= Frank Herbert Brown =

Journalist

Sir Frank Herbert Brown CIE (1868–1959) was an English journalist, on the editorial staff of The Times from 1929 to 1954. He was a recognised authority on Indian affairs.

==Life==
He was born 13 March 1868, a younger son of the Rev. Joseph Brown, a Baptist minister of Upwell in Norfolk, near Wisbech. His first experience as a journalist was with the Cambridgeshire Times, based at March.

In India, Brown worked on the Bombay Gazette for five years, as a leader writer and assistant editor. He then moved to Lucknow and the Indian Daily Telegraph.

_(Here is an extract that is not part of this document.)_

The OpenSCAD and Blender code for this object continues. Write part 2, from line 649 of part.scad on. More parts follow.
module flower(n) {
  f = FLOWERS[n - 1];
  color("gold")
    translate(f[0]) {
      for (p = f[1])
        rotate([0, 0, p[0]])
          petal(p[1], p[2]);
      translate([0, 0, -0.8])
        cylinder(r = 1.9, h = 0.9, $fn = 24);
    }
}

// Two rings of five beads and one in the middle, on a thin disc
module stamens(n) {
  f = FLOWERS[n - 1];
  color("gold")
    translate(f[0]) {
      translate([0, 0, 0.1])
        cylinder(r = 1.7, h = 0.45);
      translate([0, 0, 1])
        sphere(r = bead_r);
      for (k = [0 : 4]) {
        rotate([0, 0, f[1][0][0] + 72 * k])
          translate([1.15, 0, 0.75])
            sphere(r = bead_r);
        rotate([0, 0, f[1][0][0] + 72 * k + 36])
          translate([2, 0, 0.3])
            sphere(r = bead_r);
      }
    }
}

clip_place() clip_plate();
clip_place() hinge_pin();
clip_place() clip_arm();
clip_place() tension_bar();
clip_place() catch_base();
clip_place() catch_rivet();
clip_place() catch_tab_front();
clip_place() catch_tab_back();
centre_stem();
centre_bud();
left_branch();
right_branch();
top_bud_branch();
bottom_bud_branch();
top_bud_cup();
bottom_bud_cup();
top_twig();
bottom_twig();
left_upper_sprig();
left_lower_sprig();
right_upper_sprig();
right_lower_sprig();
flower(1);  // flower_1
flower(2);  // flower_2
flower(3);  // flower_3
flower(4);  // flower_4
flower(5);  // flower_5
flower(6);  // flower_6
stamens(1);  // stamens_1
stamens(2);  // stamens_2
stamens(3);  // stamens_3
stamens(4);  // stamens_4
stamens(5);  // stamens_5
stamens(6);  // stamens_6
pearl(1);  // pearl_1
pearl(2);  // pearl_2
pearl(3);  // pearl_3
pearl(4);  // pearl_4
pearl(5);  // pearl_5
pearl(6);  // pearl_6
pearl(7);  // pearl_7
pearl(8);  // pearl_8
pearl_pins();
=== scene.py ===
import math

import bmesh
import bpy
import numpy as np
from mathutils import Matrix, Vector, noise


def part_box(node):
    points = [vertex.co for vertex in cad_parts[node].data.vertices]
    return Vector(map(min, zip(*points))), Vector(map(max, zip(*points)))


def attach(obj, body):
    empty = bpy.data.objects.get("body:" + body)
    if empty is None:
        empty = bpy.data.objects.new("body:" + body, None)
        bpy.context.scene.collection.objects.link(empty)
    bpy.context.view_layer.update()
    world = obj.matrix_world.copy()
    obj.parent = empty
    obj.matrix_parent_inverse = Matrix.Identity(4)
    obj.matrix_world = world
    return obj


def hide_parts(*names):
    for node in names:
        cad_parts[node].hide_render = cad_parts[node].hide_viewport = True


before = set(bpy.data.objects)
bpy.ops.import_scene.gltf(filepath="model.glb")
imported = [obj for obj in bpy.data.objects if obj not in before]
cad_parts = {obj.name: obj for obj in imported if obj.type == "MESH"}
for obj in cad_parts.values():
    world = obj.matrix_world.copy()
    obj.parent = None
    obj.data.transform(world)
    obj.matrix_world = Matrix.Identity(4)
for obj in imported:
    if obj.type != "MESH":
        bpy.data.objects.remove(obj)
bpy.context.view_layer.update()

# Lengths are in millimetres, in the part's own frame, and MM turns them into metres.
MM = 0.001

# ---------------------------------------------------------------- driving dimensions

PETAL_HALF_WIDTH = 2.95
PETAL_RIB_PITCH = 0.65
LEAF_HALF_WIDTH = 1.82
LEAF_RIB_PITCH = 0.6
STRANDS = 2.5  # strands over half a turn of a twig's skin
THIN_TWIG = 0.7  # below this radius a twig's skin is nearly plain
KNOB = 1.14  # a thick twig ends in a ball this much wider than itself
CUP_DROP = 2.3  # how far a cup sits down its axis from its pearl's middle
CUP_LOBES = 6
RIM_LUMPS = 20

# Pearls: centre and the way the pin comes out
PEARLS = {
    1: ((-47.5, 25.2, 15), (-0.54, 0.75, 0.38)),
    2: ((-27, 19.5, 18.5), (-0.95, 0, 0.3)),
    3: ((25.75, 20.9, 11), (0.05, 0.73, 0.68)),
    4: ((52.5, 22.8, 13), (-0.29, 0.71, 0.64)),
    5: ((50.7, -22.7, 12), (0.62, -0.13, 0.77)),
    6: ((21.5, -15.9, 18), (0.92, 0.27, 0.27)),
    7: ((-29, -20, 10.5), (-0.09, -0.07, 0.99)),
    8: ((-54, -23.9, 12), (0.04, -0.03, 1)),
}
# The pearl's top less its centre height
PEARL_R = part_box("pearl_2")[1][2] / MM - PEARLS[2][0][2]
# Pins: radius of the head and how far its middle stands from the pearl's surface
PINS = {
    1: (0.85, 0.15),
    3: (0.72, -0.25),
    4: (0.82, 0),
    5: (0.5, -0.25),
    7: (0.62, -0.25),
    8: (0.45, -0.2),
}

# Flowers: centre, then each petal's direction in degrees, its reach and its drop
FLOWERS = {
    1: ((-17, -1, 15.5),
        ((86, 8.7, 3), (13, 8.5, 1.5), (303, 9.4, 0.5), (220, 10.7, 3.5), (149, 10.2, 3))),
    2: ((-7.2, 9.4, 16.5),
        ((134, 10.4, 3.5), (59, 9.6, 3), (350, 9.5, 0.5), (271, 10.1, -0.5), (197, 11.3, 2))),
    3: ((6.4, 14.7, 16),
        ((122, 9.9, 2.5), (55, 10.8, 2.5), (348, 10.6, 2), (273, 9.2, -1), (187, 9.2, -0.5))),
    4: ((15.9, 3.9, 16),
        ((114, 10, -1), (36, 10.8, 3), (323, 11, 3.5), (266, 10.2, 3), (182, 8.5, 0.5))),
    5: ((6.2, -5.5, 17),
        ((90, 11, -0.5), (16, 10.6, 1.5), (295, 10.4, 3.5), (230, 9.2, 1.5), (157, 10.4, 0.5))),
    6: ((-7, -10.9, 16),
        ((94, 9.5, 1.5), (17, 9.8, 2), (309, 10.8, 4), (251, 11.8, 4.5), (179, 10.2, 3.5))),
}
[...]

Suffering from malaria, Brown returned to the United Kingdom, where for many years he was a freelance journalist. He was London correspondent of the Times of India, and assiduously built a network of Indian contacts. He witnessed the 1909 assassination of Curzon Wyllie. He joined the editorial staff of The Times of London, to which he had contributed often from 1902, in 1929.

In a letter to the editor of The Times in March 1931, Brown contradicted the claim made by Winston Churchill that the Gandhi–Irwin Pact had conceded all the Congress Party's demands. He was present at the 1940 assassination of Michael O'Dwyer. In 1944, speaking at a London meeting of the Baptist Board, he expressed the opinion that the rise of Indian nationalism had occurred because "the British themselves had awakened the spirit of nationalism".

Suffering from bad eyesight, Brown gave up his major positions in 1954. He died at home in London in 1959, at age 90.

==Associations==
At the beginning of the 1920s, Brown was one of the group of specialist advisers on India around Edwin Montagu, with Thomas Jewell Bennett, Valentine Chirol, Evan Cotton, James Lovat-Fraser and C. P. Scott. He was one of the press figures lobbied at the time of the 1923 Imperial Conference by Tej Bahadur Sapru, with Stanley Reed and A. P. Penman of Reuters.

Brown was a correspondent of Malcolm Hailey, who revealed to him 1927 discussions with Zafrullah Khan and Safraat Ahmed Khan (1893–1947), and George Abraham Grierson. In 1928 he wrote to Mahatma Gandhi about The Story of My Experiments with Truth, receiving a reply referring to their meetings in London from 1906. Papers of Brown went to the India Office Library, including extensive correspondence with Gilbert Laithwaite, secretary to Viceroy Victor Hope, 2nd Marquess of Linlithgow.

Brown became secretary of the East India Association of London, which brought together former British officials in India with Indians. He held the position from 1927 to 1954. A letter of Ian Stephens to Brown led to a yoga demonstration by Buddha Bose in Caxton Hall, on 10 October 1938.

In 1945 Frank Anthony, opposed to the Indian independence movement, recruited Brown and Stanley Reed for the London committee of the All India Anglo-Indian Association. The other members were Harry Graham Haig as President, Hailey, the churchmen Eyre Chatterton and Philip Loyd, Woodrow Wyatt MP, Geoffrey Rothe Clarke, the Anglo-Indian Eric Pound of India House, and Mary Tyrwhitt-Drake.

==Awards and honours==
Brown was made a Fellow of the Institute of Journalists in 1911, and became a Companion of the Order of the Indian Empire (CIE) in 1921. He was knighted in 1937. He became a Fellow of the Royal Society of Arts in 1940.

==Works==
Brown wrote a number of articles for the 1912 supplement to the Dictionary of National Biography. India, the organ of the British committee of the Indian National Congress, that year regarded his biography of Romesh Chunder Dutt as "on the whole, written both impartially and sympathetically", while also raising a point about an exchange between Dutt and Lord Curzon. He edited Sva (1915), a collection of essays on India by George Birdwood.

He was involved also editorially in the production of:

- Princes and Chiefs of India. A Collection of Biographies and Portraits of the Indian Princes and Chiefs and Brief Historical Surveys of the Territories, F.S. Jehangir Taléyarkhan, (Waterlow, 1903, 3 vols.)
- Impressions of British life and character on the occasion of a European tour 1913 (Macmillan, 1914) by Meherban Narayanrao Babasaheb, Chief of Ichalkaranji. Brown alluded to this book in an article "Indian Feudatory States" appearing in the Indian Review for November 1928, written at the period of the Harcourt Butler Committee on princely states, as arguing in a way representative of submissions from the states to the committee. The article was reprinted in Feudatory States under Indian Princes (1929) by Vasudev Vithal Rajwade, a Marathi historian of Ichalkaranji.